Entries with model source code.
-=-=-
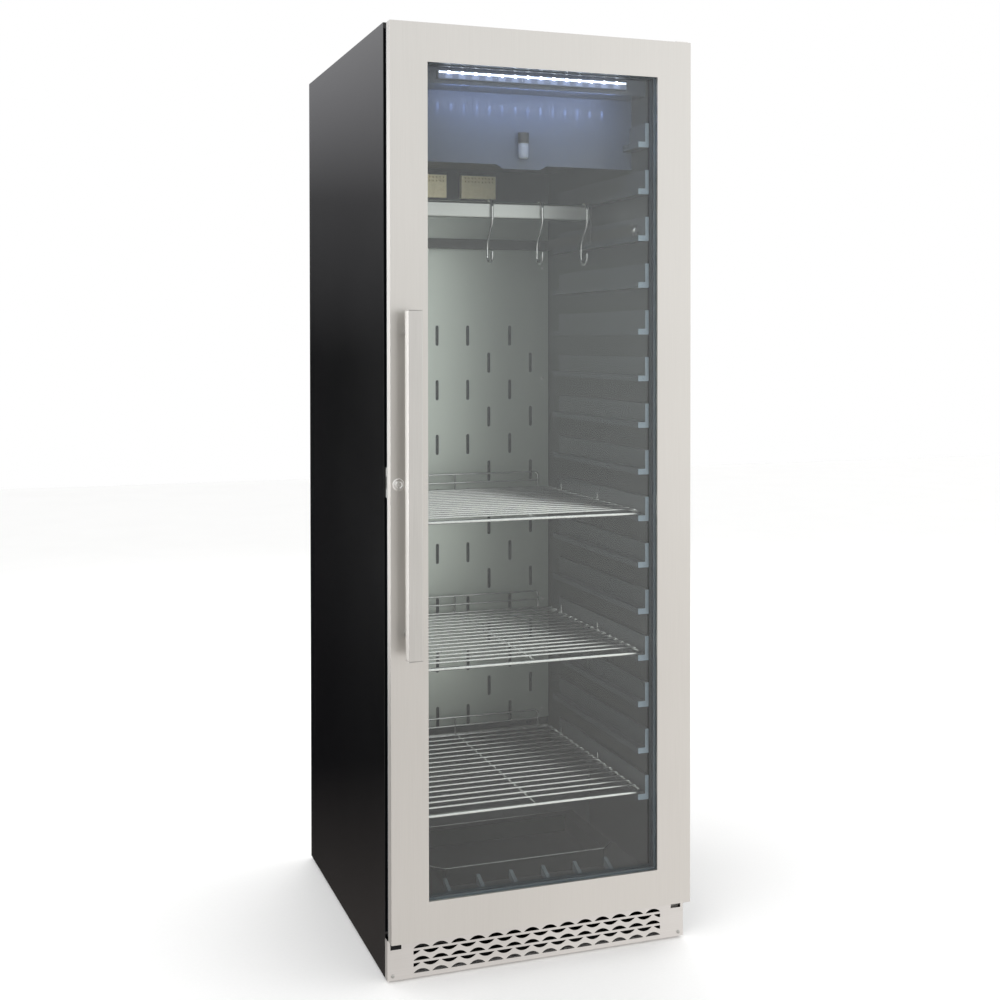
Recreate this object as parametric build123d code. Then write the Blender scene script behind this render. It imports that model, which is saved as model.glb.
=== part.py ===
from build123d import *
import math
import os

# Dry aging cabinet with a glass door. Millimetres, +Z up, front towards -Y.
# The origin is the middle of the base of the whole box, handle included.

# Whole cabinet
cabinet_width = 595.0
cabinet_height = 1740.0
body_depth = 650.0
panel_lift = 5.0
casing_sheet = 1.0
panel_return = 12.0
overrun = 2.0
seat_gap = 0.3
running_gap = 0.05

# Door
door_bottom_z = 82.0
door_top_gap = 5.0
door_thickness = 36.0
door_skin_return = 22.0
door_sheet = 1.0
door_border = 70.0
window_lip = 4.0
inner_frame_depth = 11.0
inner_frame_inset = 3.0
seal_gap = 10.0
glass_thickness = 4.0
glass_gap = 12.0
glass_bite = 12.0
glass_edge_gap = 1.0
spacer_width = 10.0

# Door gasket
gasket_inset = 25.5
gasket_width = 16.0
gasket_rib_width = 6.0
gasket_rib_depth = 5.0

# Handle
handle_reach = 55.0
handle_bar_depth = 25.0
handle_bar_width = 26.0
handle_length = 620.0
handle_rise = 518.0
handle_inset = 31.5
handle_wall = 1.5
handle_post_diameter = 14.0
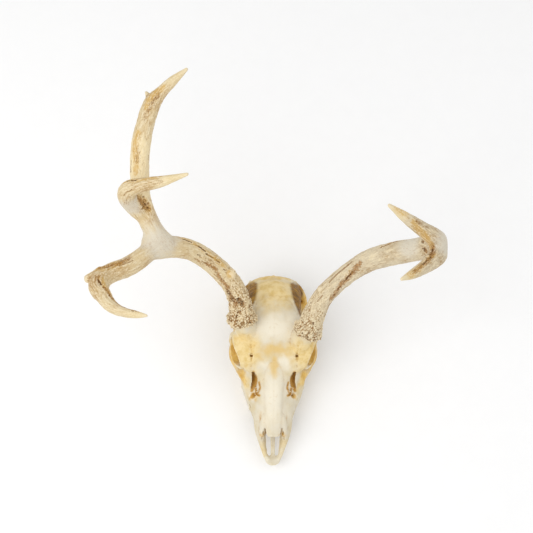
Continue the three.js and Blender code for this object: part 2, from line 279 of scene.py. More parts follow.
-=-=-
TASK DESCRIPTION. Everything from the first line above up to and including the line that contains "# The origin" should be printed exactly; please print only that.

ANSWER TO THIS EXERCISE.
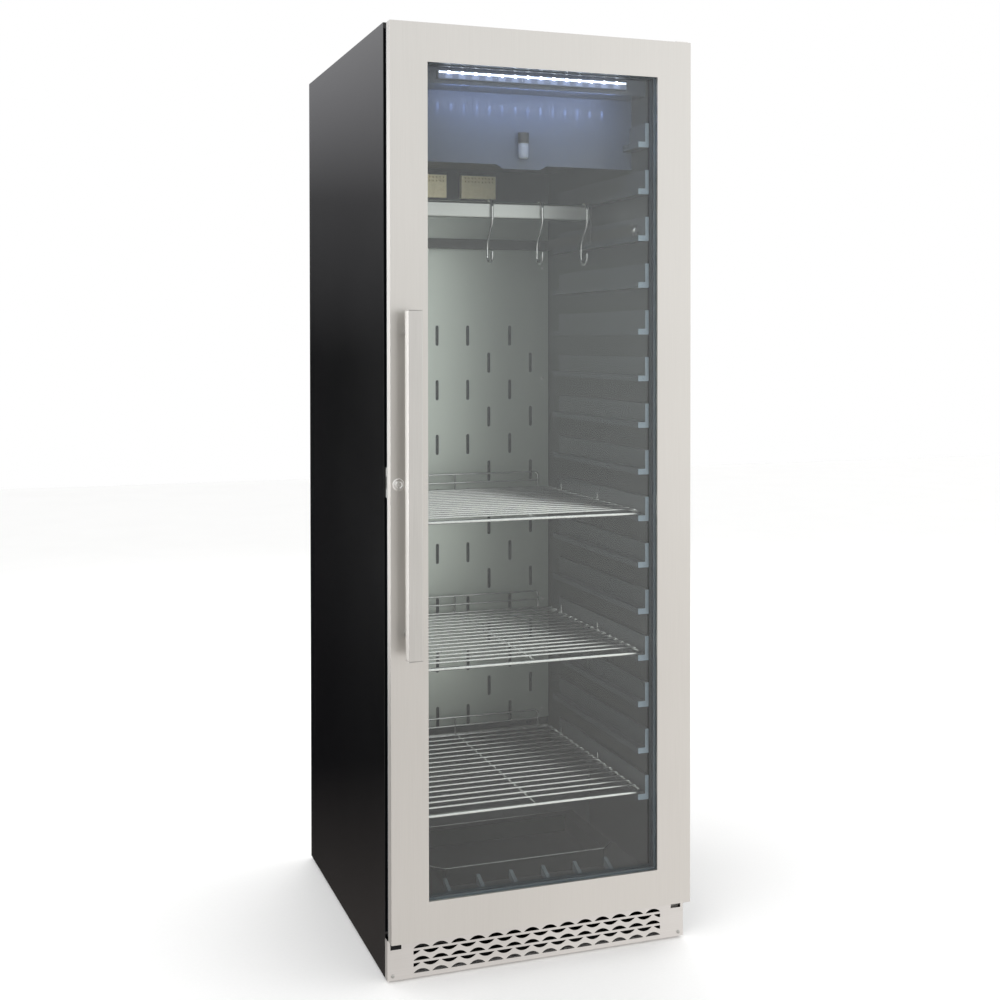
Recreate this object as parametric build123d code. Then write the Blender scene script behind this render. It imports that model, which is saved as model.glb.
=== part.py ===
from build123d import *
import math
import os

# Dry aging cabinet with a glass door. Millimetres, +Z up, front towards -Y.
# The origin is the middle of the base of the whole box, handle included.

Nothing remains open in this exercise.